Write the data out again in full, with no departure from the original.

_Record set:_
┌────────
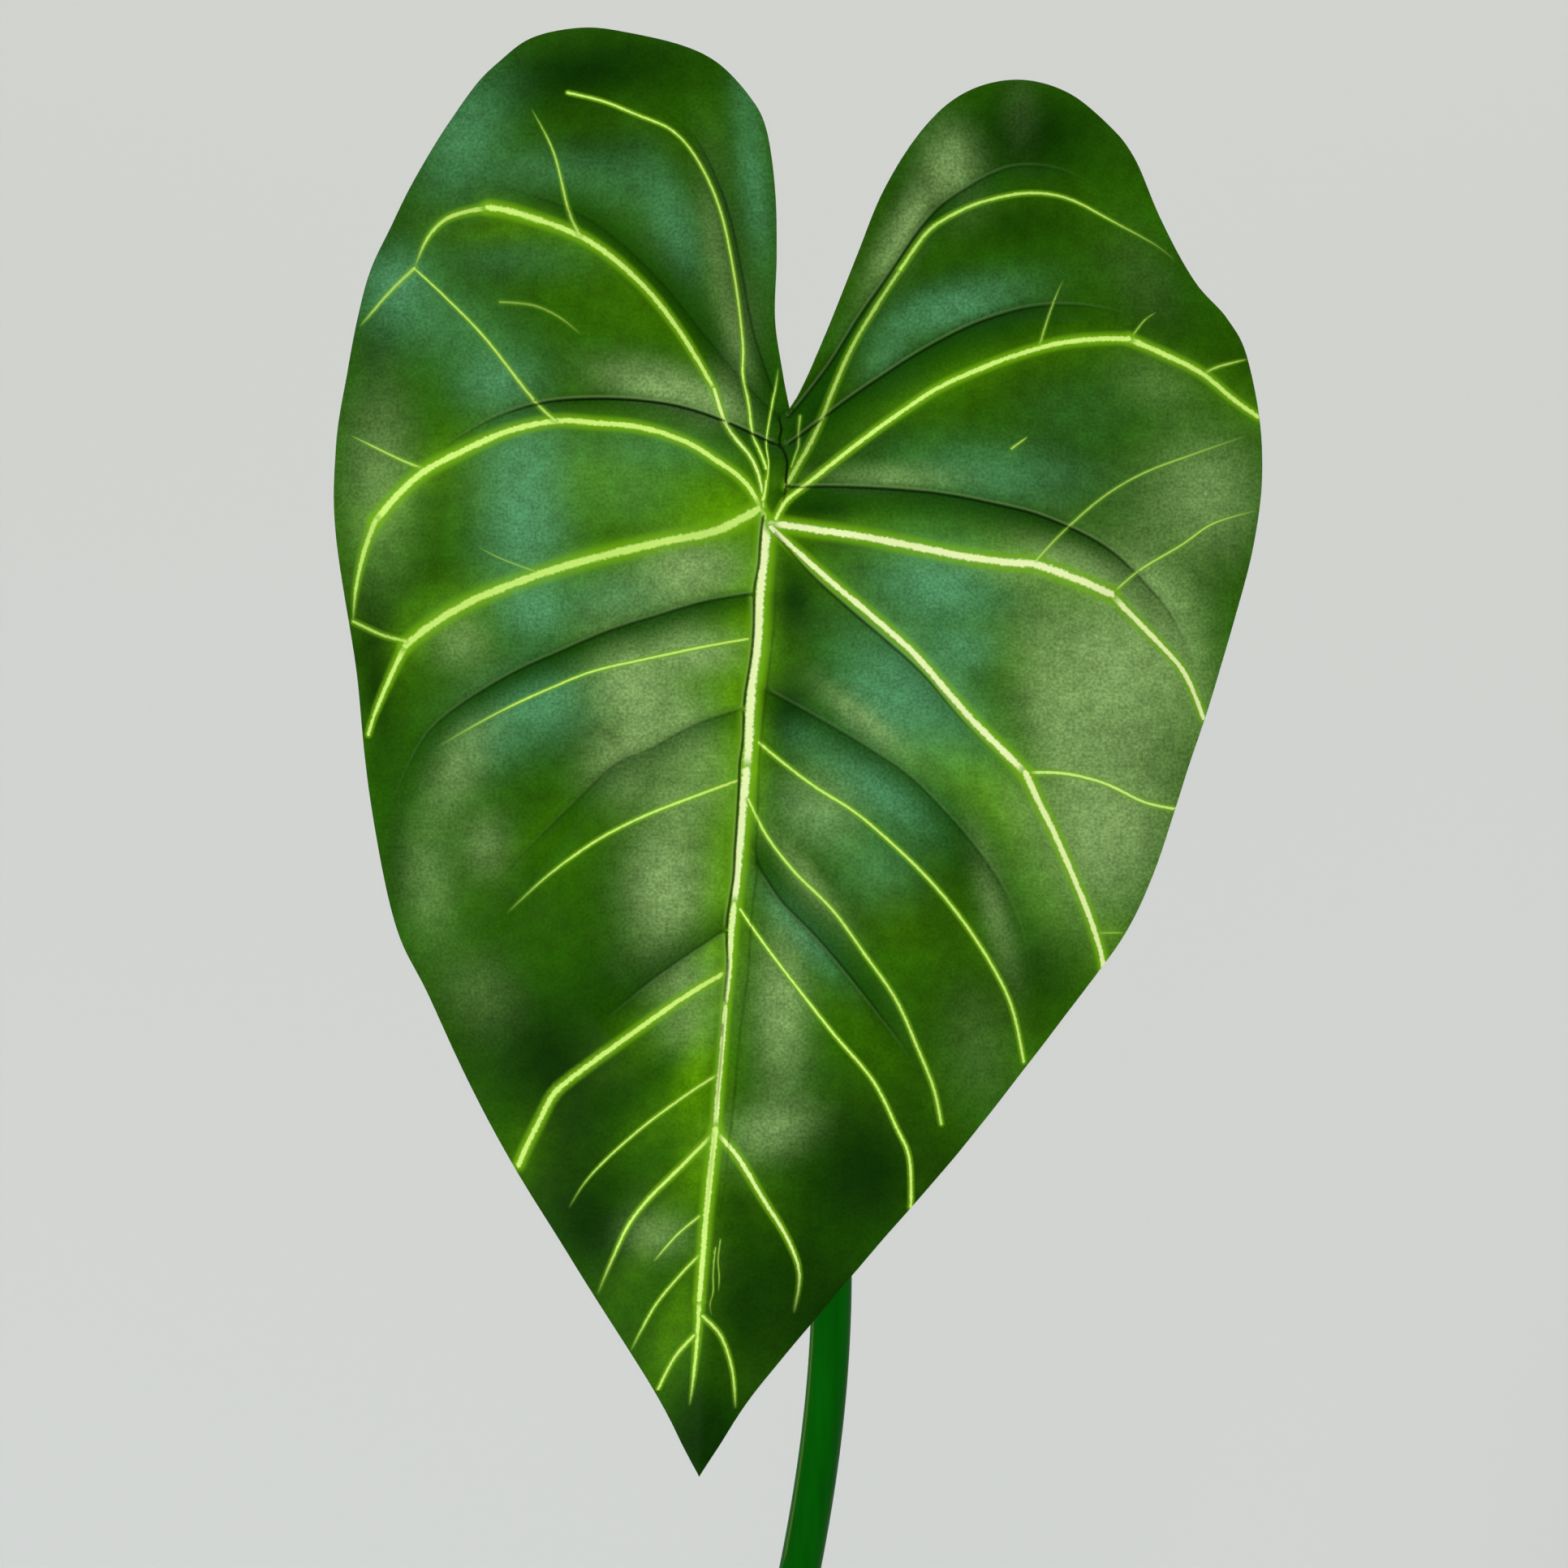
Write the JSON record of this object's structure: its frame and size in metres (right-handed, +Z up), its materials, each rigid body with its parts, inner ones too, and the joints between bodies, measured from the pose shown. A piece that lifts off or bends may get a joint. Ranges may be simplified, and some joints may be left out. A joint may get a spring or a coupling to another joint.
{
  "type": "artificial potted taro plant",
  "caption": "Artificial taro: a large heart-shaped printed leaf held upright on a wired plastic stem, standing in a plain weighted round pot.",
  "frame": {"origin": "centre of the pot's flat base, on the surface it stands on", "axes": "+Z up, along the pot's axis; the leaf's printed side faces -Y and a little up; +X to the right, seen from the front"},
  "size_m": [0.2298, 0.1925, 0.6986],
  "materials": {
    "pot_plastic": "matte",
    "cast_cement": "matte",
    "dark_dressing": "matte",
    "stem_plastic": "satin",
    "wire_steel": "satin",
    "printed_leaf": "satin"
  },
  "bodies": {
    "root": {"pot": "pot_plastic", "filler": "cast_cement", "dressing": "dark_dressing", "stem_sleeve": "stem_plastic", "stem_wire": "wire_steel", "leaf_socket": "stem_plastic", "back_rib": "stem_plastic", "leaf_blade": "printed_leaf"}
  },
  "joints": []
}
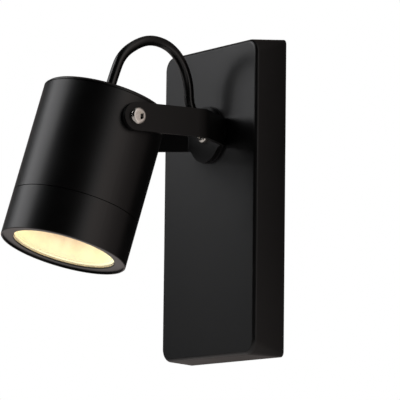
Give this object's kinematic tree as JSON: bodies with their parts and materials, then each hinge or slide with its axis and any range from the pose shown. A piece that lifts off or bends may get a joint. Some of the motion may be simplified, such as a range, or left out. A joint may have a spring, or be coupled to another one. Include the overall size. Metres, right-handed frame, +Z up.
{
  "type": "pivoting spotlight wall light",
  "caption": "Round spotlight head that tilts in a bent yoke, which swivels on a rectangular wall housing, with a free loop of flex from the head to the yoke's pad.",
  "frame": {"origin": "centre of the wall housing's back, on the wall plane, midway between the two wall screws", "axes": "+Y into the wall, +Z up, +X to the right seen from the room; the light stands out towards -Y"},
  "size_m": [0.0836, 0.1295, 0.1577],
  "materials": {
    "black_powder_coat": "satin black powder coat on cast aluminium",
    "black_coated_steel": "satin black powder coat on steel strip",
    "zinc_steel": "bright zinc plate",
    "stainless_steel": "turned stainless steel",
    "brass": "nickel-free brass",
    "black_rubber": "matt black rubber",
    "silicone": "translucent silicone",
    "black_nylon": "fine matt black nylon",
    "black_flex": "smooth glossy black sheath",
    "white_plastic": "translucent white polyamide",
    "brown_core": "brown wire insulation",
    "blue_core": "blue wire insulation",
    "green_core": "green and yellow wire insulation",
    "white_sleeve": "white heat-proof sleeving",
    "clear_glass": "clear toughened glass",
    "lamp_glass": "warm lit lens",
    "lamp_white": "glazed white lamp casing",
    "ceramic": "cream glazed ceramic"
  },
  "bodies": {
    "base": {"wall_housing": "black_powder_coat", "wall_gasket": "black_rubber", "mounting_bracket": "zinc_steel", "housing_fixing_screw": "stainless_steel", "terminal_block": "white_plastic", "terminal_screws": "brass", "earth_screw": "brass", "earth_lead": "green_core", "cord_grip": "black_nylon", "cord_grip_screws": "stainless_steel", "inner_flex": "black_flex", "live_core": "brown_core", "neutral_core": "blue_core", "earth_core": "green_core", "swivel_disc": "black_nylon", "swivel_screw": "stainless_steel", "swivel_spring_washer": "stainless_steel", "swivel_nut": "stainless_steel"},
    "yoke": {"yoke": "black_coated_steel", "pad_grommet": "black_rubber", "flex_cable": "black_flex"},
    "head": {"head_body": "black_powder_coat", "front_ring": "black_powder_coat", "ring_seal": "black_rubber", "glass_gasket": "silicone", "front_glass": "clear_glass", "lamp_body": "lamp_white", "lamp_lens": "lamp_glass", "lamp_pins": "brass", "lampholder": "ceramic", "holder_bracket": "zinc_steel", "holder_screws": "stainless_steel", "rear_cap": "black_powder_coat", "cap_seal": "black_rubber", "cable_gland": "black_nylon", "gland_nut": "black_nylon", "head_flex_end": "black_flex", "lamp_leads": "white_sleeve", "pivot_screws": "stainless_steel", "pivot_washers": "black_nylon"}
  },
  "joints": [
    {"name": "yoke_swivel", "type": "hinge", "parent": "base", "child": "yoke", "pos_m": [0, -0.0195, 0.0335], "axis": [0, -1, 0], "range_deg": [-60, 60], "deforming": ["inner_flex"]},
    {"name": "head_tilt", "type": "hinge", "parent": "yoke", "child": "head", "pos_m": [0, -0.0805, 0.0335], "axis": [-1, 0, 0], "range_deg": [-37, 73], "deforming": ["flex_cable"]}
  ]
}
└────────
_Right answer:_
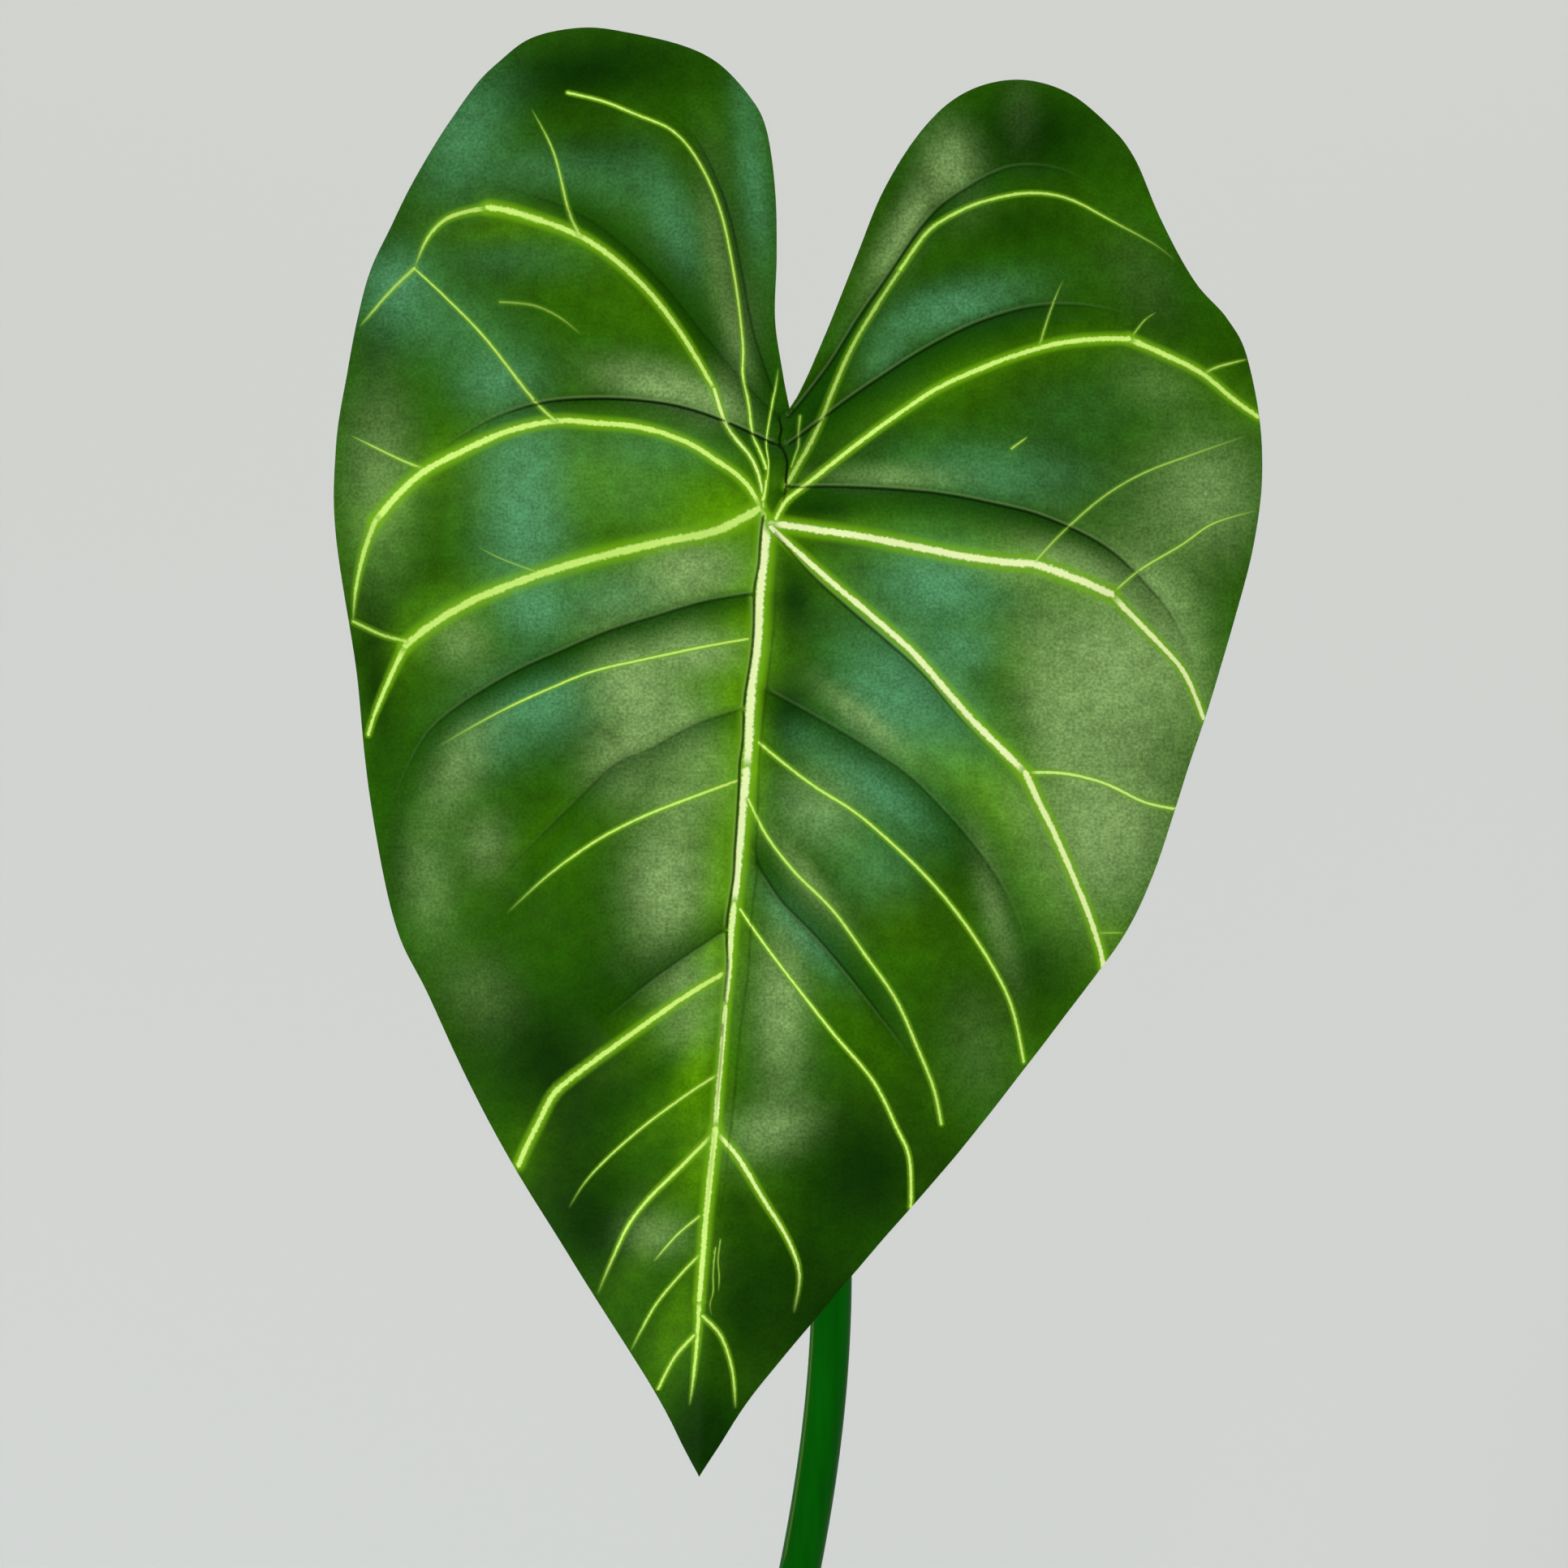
Write the JSON record of this object's structure: its frame and size in metres (right-handed, +Z up), its materials, each rigid body with its parts, inner ones too, and the joints between bodies, measured from the pose shown. A piece that lifts off or bends may get a joint. Ranges may be simplified, and some joints may be left out. A joint may get a spring or a coupling to another joint.
{
  "type": "artificial potted taro plant",
  "caption": "Artificial taro: a large heart-shaped printed leaf held upright on a wired plastic stem, standing in a plain weighted round pot.",
  "frame": {"origin": "centre of the pot's flat base, on the surface it stands on", "axes": "+Z up, along the pot's axis; the leaf's printed side faces -Y and a little up; +X to the right, seen from the front"},
  "size_m": [0.2298, 0.1925, 0.6986],
  "materials": {
    "pot_plastic": "matte",
    "cast_cement": "matte",
    "dark_dressing": "matte",
    "stem_plastic": "satin",
    "wire_steel": "satin",
    "printed_leaf": "satin"
  },
  "bodies": {
    "root": {"pot": "pot_plastic", "filler": "cast_cement", "dressing": "dark_dressing", "stem_sleeve": "stem_plastic", "stem_wire": "wire_steel", "leaf_socket": "stem_plastic", "back_rib": "stem_plastic", "leaf_blade": "printed_leaf"}
  },
  "joints": []
}
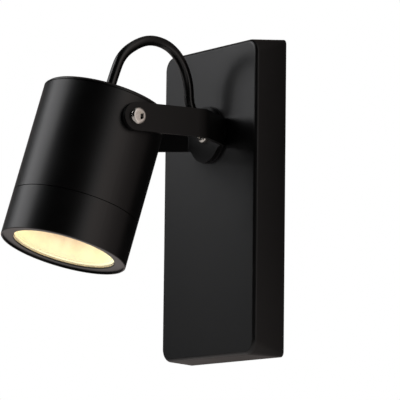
Give this object's kinematic tree as JSON: bodies with their parts and materials, then each hinge or slide with its axis and any range from the pose shown. A piece that lifts off or bends may get a joint. Some of the motion may be simplified, such as a range, or left out. A joint may have a spring, or be coupled to another one. Include the overall size. Metres, right-handed frame, +Z up.
{
  "type": "pivoting spotlight wall light",
  "caption": "Round spotlight head that tilts in a bent yoke, which swivels on a rectangular wall housing, with a free loop of flex from the head to the yoke's pad.",
  "frame": {"origin": "centre of the wall housing's back, on the wall plane, midway between the two wall screws", "axes": "+Y into the wall, +Z up, +X to the right seen from the room; the light stands out towards -Y"},
  "size_m": [0.0836, 0.1295, 0.1577],
  "materials": {
    "black_powder_coat": "satin black powder coat on cast aluminium",
    "black_coated_steel": "satin black powder coat on steel strip",
    "zinc_steel": "bright zinc plate",
    "stainless_steel": "turned stainless steel",
    "brass": "nickel-free brass",
    "black_rubber": "matt black rubber",
    "silicone": "translucent silicone",
    "black_nylon": "fine matt black nylon",
    "black_flex": "smooth glossy black sheath",
    "white_plastic": "translucent white polyamide",
    "brown_core": "brown wire insulation",
    "blue_core": "blue wire insulation",
    "green_core": "green and yellow wire insulation",
    "white_sleeve": "white heat-proof sleeving",
    "clear_glass": "clear toughened glass",
    "lamp_glass": "warm lit lens",
    "lamp_white": "glazed white lamp casing",
    "ceramic": "cream glazed ceramic"
  },
  "bodies": {
    "base": {"wall_housing": "black_powder_coat", "wall_gasket": "black_rubber", "mounting_bracket": "zinc_steel", "housing_fixing_screw": "stainless_steel", "terminal_block": "white_plastic", "terminal_screws": "brass", "earth_screw": "brass", "earth_lead": "green_core", "cord_grip": "black_nylon", "cord_grip_screws": "stainless_steel", "inner_flex": "black_flex", "live_core": "brown_core", "neutral_core": "blue_core", "earth_core": "green_core", "swivel_disc": "black_nylon", "swivel_screw": "stainless_steel", "swivel_spring_washer": "stainless_steel", "swivel_nut": "stainless_steel"},
    "yoke": {"yoke": "black_coated_steel", "pad_grommet": "black_rubber", "flex_cable": "black_flex"},
    "head": {"head_body": "black_powder_coat", "front_ring": "black_powder_coat", "ring_seal": "black_rubber", "glass_gasket": "silicone", "front_glass": "clear_glass", "lamp_body": "lamp_white", "lamp_lens": "lamp_glass", "lamp_pins": "brass", "lampholder": "ceramic", "holder_bracket": "zinc_steel", "holder_screws": "stainless_steel", "rear_cap": "black_powder_coat", "cap_seal": "black_rubber", "cable_gland": "black_nylon", "gland_nut": "black_nylon", "head_flex_end": "black_flex", "lamp_leads": "white_sleeve", "pivot_screws": "stainless_steel", "pivot_washers": "black_nylon"}
  },
  "joints": [
    {"name": "yoke_swivel", "type": "hinge", "parent": "base", "child": "yoke", "pos_m": [0, -0.0195, 0.0335], "axis": [0, -1, 0], "range_deg": [-60, 60], "deforming": ["inner_flex"]},
    {"name": "head_tilt", "type": "hinge", "parent": "yoke", "child": "head", "pos_m": [0, -0.0805, 0.0335], "axis": [-1, 0, 0], "range_deg": [-37, 73], "deforming": ["flex_cable"]}
  ]
}